The work presented in this thesis describes structural investigations of proteins implicated in diseases of protein aggregation, and a protein involved in the maturation of the nitrogenase enzyme complex. Each experimental chapter is full self-contained.

Protein aggregation into plaques has been identified as a central event in many human diseases such as Alzheimer's disease, type II diabetes, and the spongiform encephalopathies. Generally, the protein plaques display a common morphology consisting of long unbranched proteinaceous fibrils commonly referred to as amyloid. The intrinsically insoluble nature of proteins contained within amyloid fibrils has greatly impeded high resolution structural studies utilizing single crystal X-ray diffraction and high-resolution liquid NMR spectroscopy. Amide hydrogen exchange is often used to probe hydrogen bonding in proteins and does not strictly require soluble protein for study. In the first chapter of the thesis, I present an amide hydrogen exchange study conducted on an amyloid forming fragment of the protein implicated in the spongiform encephalopathies, PrP(89-143). These experiments identify the strongly hydrogen bonded fibrillar core.

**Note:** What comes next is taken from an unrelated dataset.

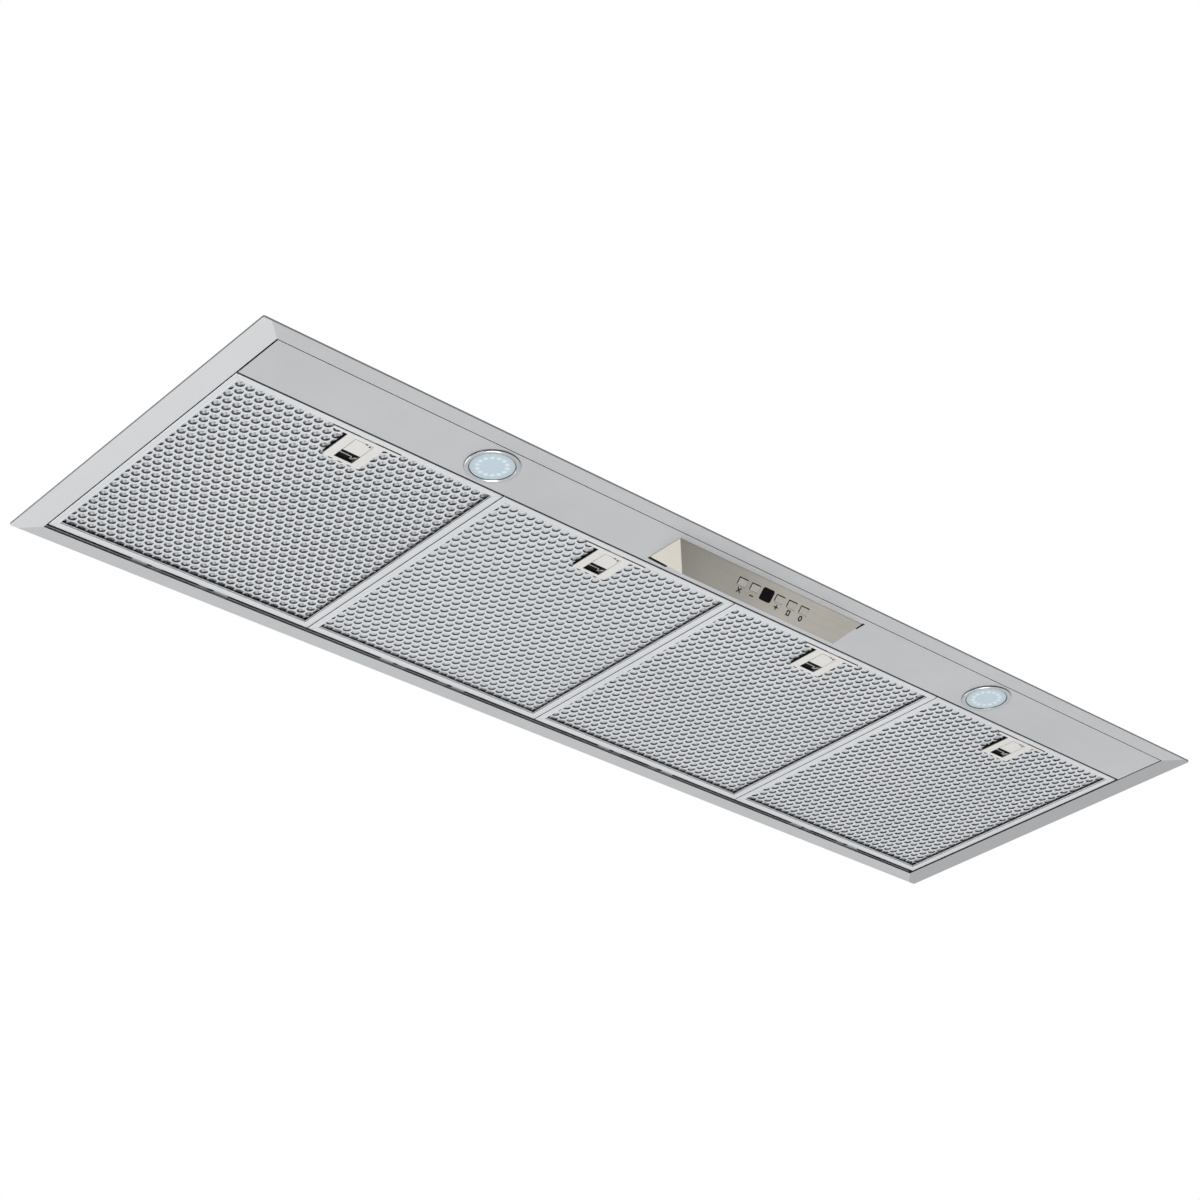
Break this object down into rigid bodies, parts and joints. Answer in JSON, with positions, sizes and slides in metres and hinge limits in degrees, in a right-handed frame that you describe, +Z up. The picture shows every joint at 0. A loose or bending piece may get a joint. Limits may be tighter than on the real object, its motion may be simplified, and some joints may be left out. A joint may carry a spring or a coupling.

The next section of the thesis contains work conducted on ABeta, the amyloid forming protein implicated in Alzheimer's disease. Due to increasing lines of evidence that the ABeta fibrils themselves do not cause neurodegeneration, much effort has been directed into studying the monomeric and pre-fibrillar oligomeric states of ABeta. This work is greatly impeded by both ABeta's strong propensity to aggregate as well as the inherent heterogeneity of the molecules in solution. In order to circumvent these issues the experiments presented herein are interpreted with respect to models of the structural ensemble obtained via molecular dynamics calculations, thereby yielding a model of the structural ensemble that is validated to an extent unavailable to either technique alone.

The final section of this thesis describes work conducted on the gamma-subunit of nitrogenase, the enzyme complex responsible for the entry of nitrogen into the biosphere. The gamma-subunit's proposed role in the cell is to deliver the cofactor present at the active site of nitrogenase that is required for activity. I present biochemical experiments that demonstrate that the N-terminal domain of the gamma-subunit is responsible for mediating the interaction between the gamma-subunit and apo-nitrogenase, the solution structure of N-terminal domain of the gamma-subunit, and NMR experiments that characterize the cofactor binding site on the C-terminal domain of the gamma-subunit.